Re: [Help-bash] Reading and handling "control" characters from a file

[Davide Brini]

On Sat, 21 Apr 2012 18:41:05 -0500, "Conrad J. Sabatier" <address@hidden>
wrote:

> On Sun, 22 Apr 2012 00:50:25 +0200
> Davide Brini <address@hidden> wrote:
> 
> > On Sat, 21 Apr 2012 14:13:52 -0400, Chet Ramey <address@hidden>
> > wrote:
> > 
> > > On 4/19/12 6:11 PM, Conrad J. Sabatier wrote:
> > > > I've just started doing a little prototyping in bash for a
> > > > program I'll eventually code most likely in C, and have hit a
> > > > serious stumbling block re: the handling of characters (bytes) in
> > > > the very low range of the ASCII table.
> > > 
> > > Bash variables are strings of characters.  There is a difference
> > > between a character with ASCII value 4 and a character with the
> > > ASCII value 52 ("4").  Shell arithmetic convers the latter into
> > > numbers using the equivalent of strtol() before use.
> > > 
> > > To make what you want work, you'll have to figure out some way to
> > > offset the value you read from the file (i.e., c+'0') before
> > > attempting to use it in an arithmetic context.  Maybe perl or
> > > something like that could help.

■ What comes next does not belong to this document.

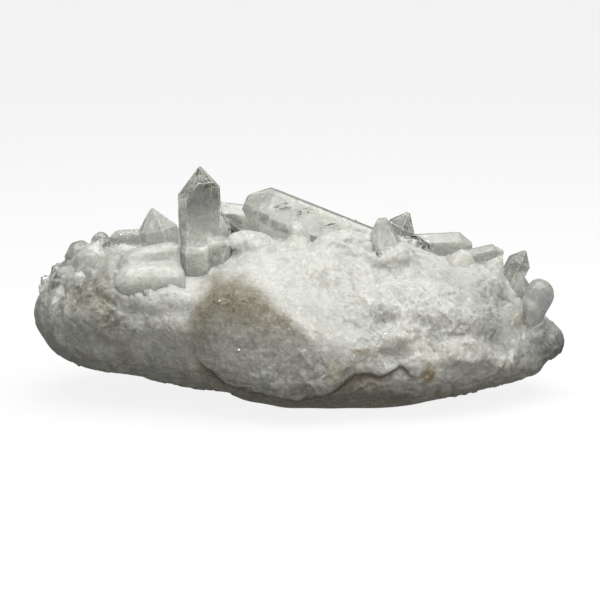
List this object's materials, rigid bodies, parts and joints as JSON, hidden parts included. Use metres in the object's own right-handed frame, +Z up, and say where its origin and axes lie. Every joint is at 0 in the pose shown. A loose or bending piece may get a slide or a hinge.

It's quite difficult to do using
> > > just what the shell provides.
> > 
> > Shouldn't the single quote trick work here? eg
> > 
> > $ a=$(printf '\x4\n')
> > $ printf "%d\n" "'$a"
> > 4
> > 
> 
> Yes, I thought that was the solution for a brief time, but it still
> fails when the character is a newline, for some odd reason.  Bash seems
> to be rather fickle when it comes to certain things, allowing this,
> objecting to that.

You must be doing something odd, because newline works for me:

$ a=$'\n'
$ printf "%d\n" "'$a"
10
$ printf -v byte "%d" \'"$a"
$ echo "$byte"
10

Check how you're handling whatever you think should contain the newline
before converting it.

-- 
D.